EXERCISE DATA:
++++++++++
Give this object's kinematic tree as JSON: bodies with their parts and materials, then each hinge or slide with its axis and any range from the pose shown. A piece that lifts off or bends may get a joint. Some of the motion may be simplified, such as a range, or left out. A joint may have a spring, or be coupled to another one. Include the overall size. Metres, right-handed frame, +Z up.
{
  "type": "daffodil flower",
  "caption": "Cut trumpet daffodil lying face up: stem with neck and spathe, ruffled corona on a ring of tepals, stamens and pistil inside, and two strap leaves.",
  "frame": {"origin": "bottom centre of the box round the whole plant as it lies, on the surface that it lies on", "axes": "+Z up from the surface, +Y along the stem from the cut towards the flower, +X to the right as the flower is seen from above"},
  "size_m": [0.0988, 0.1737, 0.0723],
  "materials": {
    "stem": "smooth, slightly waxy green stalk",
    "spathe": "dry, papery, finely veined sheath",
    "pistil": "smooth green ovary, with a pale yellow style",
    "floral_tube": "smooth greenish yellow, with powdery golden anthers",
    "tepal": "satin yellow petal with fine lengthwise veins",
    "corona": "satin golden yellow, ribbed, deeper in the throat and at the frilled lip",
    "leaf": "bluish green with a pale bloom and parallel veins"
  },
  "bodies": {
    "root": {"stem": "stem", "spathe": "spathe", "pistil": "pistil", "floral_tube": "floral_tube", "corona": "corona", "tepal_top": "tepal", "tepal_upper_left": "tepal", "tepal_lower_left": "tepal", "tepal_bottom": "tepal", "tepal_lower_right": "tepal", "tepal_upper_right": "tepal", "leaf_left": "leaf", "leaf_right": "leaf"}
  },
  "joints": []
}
++++++++++
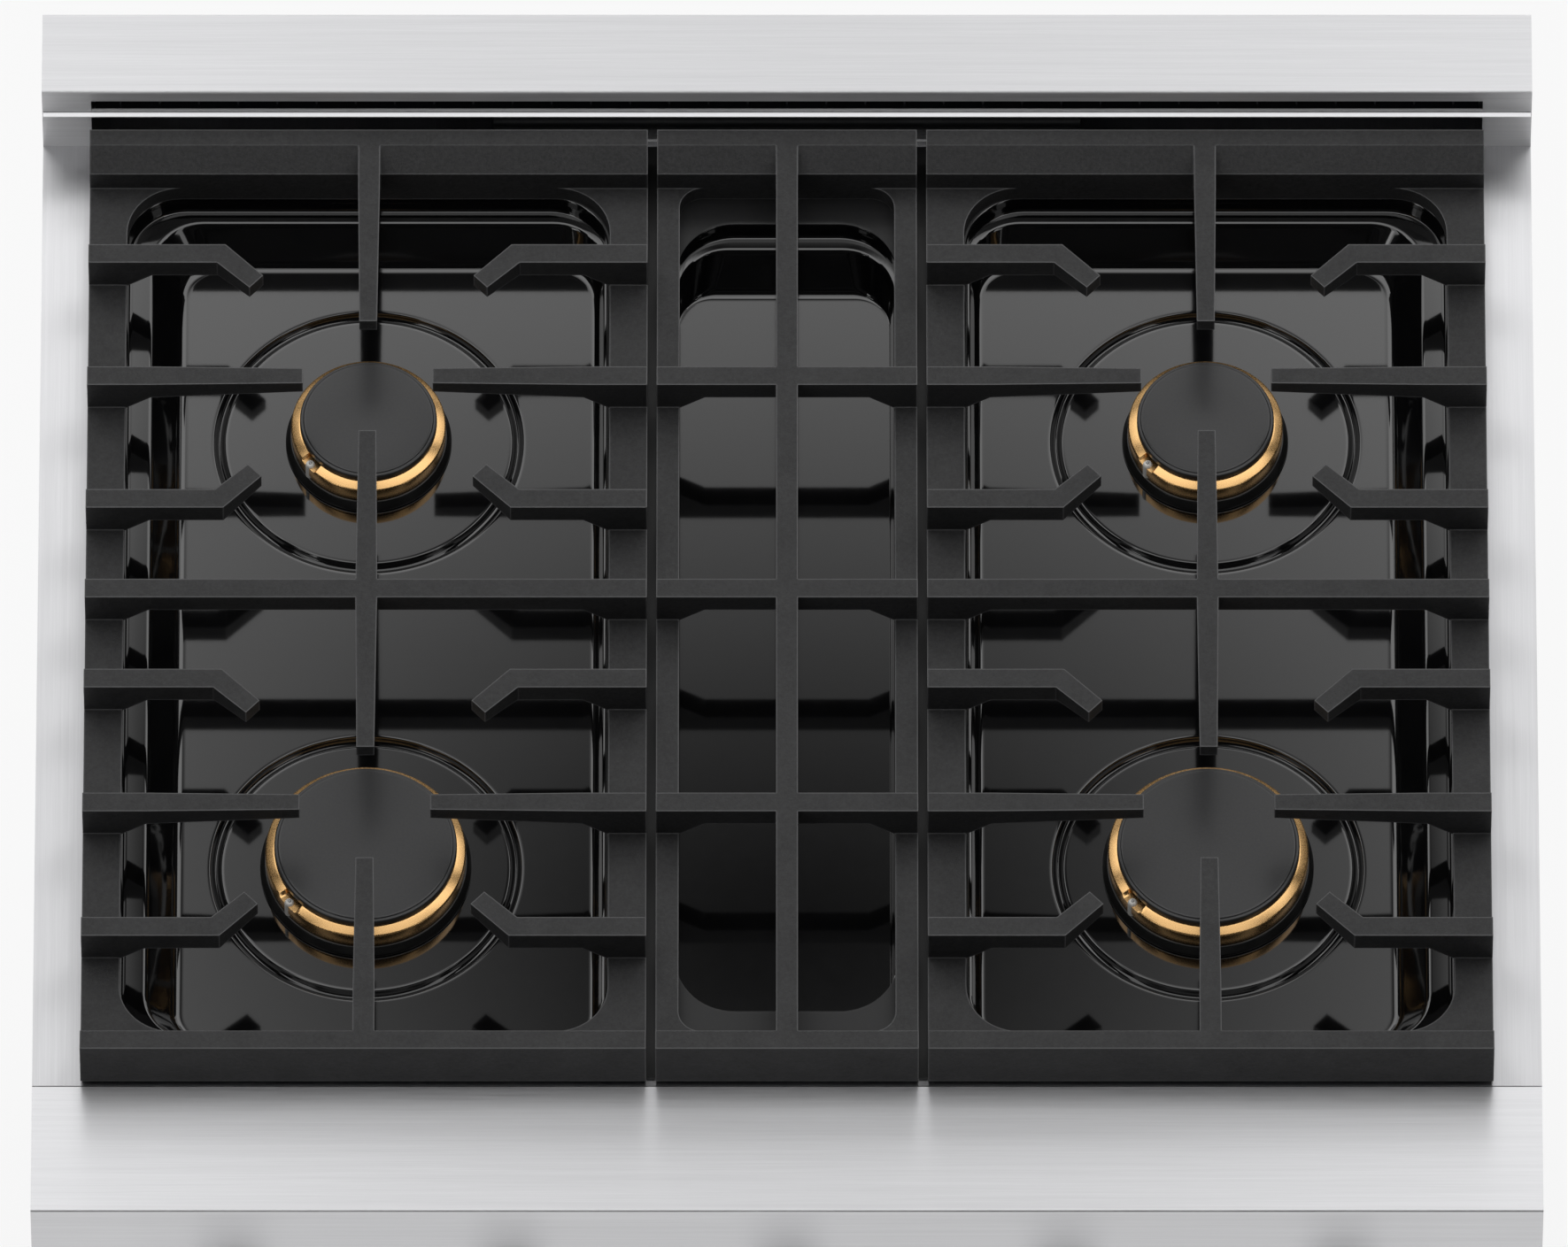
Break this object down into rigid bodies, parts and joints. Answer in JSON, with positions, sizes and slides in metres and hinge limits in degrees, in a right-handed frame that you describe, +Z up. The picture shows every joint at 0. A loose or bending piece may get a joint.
++++++++++
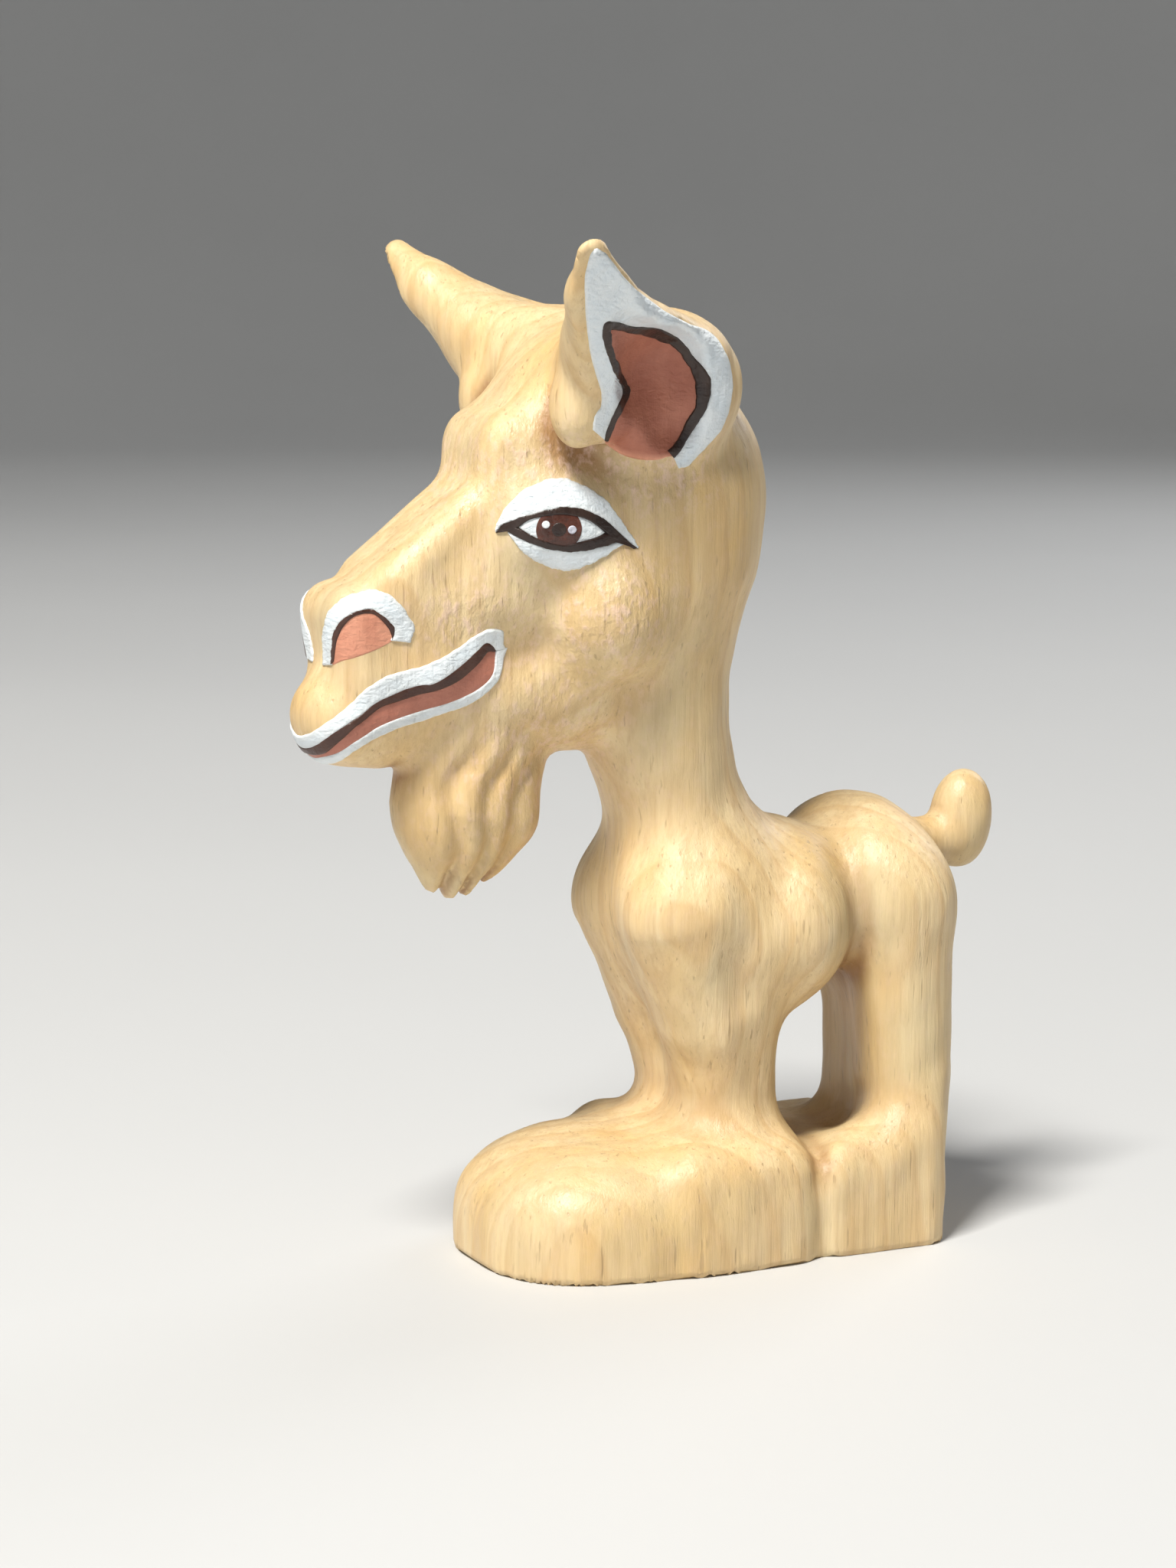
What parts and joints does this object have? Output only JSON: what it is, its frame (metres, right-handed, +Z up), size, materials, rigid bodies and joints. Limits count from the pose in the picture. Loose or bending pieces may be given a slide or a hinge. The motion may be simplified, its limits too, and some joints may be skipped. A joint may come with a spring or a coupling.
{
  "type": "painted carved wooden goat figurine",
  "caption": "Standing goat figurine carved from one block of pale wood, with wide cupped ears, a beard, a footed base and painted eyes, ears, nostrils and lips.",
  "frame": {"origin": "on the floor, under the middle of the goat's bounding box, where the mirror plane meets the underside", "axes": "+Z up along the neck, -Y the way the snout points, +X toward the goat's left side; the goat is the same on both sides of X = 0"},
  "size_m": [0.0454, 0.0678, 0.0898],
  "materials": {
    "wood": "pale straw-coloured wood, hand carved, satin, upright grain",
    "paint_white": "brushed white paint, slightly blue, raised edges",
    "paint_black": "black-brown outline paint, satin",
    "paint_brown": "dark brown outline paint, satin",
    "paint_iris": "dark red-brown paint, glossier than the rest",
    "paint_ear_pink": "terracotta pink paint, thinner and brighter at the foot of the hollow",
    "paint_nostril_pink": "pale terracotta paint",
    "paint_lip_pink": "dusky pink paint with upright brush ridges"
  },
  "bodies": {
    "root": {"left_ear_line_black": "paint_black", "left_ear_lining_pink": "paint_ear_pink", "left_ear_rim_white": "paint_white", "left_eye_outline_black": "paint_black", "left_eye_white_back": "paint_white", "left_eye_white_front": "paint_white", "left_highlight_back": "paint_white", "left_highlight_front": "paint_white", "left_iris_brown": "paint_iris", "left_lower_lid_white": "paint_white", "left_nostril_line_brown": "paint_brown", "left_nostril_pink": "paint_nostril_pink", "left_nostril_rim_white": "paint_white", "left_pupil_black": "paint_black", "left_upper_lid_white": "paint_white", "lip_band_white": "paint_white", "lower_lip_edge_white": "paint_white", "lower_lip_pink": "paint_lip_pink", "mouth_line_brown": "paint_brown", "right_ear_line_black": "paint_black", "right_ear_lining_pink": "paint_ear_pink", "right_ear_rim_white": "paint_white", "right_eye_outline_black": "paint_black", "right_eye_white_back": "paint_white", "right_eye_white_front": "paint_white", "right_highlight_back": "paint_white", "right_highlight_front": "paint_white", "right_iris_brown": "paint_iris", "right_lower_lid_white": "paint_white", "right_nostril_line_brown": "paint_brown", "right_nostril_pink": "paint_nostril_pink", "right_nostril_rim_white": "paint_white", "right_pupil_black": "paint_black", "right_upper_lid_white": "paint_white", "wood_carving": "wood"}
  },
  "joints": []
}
++++++++++
WHAT IS ASKED:
Using the listing above, list every line in which the string "materials" occurs.

TASK OUTPUT:
Give this object's kinematic tree as JSON: bodies with their parts and materials, then each hinge or slide with its axis and any range from the pose shown. A piece that lifts off or bends may get a joint. Some of the motion may be simplified, such as a range, or left out. A joint may have a spring, or be coupled to another one. Include the overall size. Metres, right-handed frame, +Z up.
  "materials": {
What parts and joints does this object have? Output only JSON: what it is, its frame (metres, right-handed, +Z up), size, materials, rigid bodies and joints. Limits count from the pose in the picture. Loose or bending pieces may be given a slide or a hinge. The motion may be simplified, its limits too, and some joints may be skipped. A joint may come with a spring or a coupling.
  "materials": {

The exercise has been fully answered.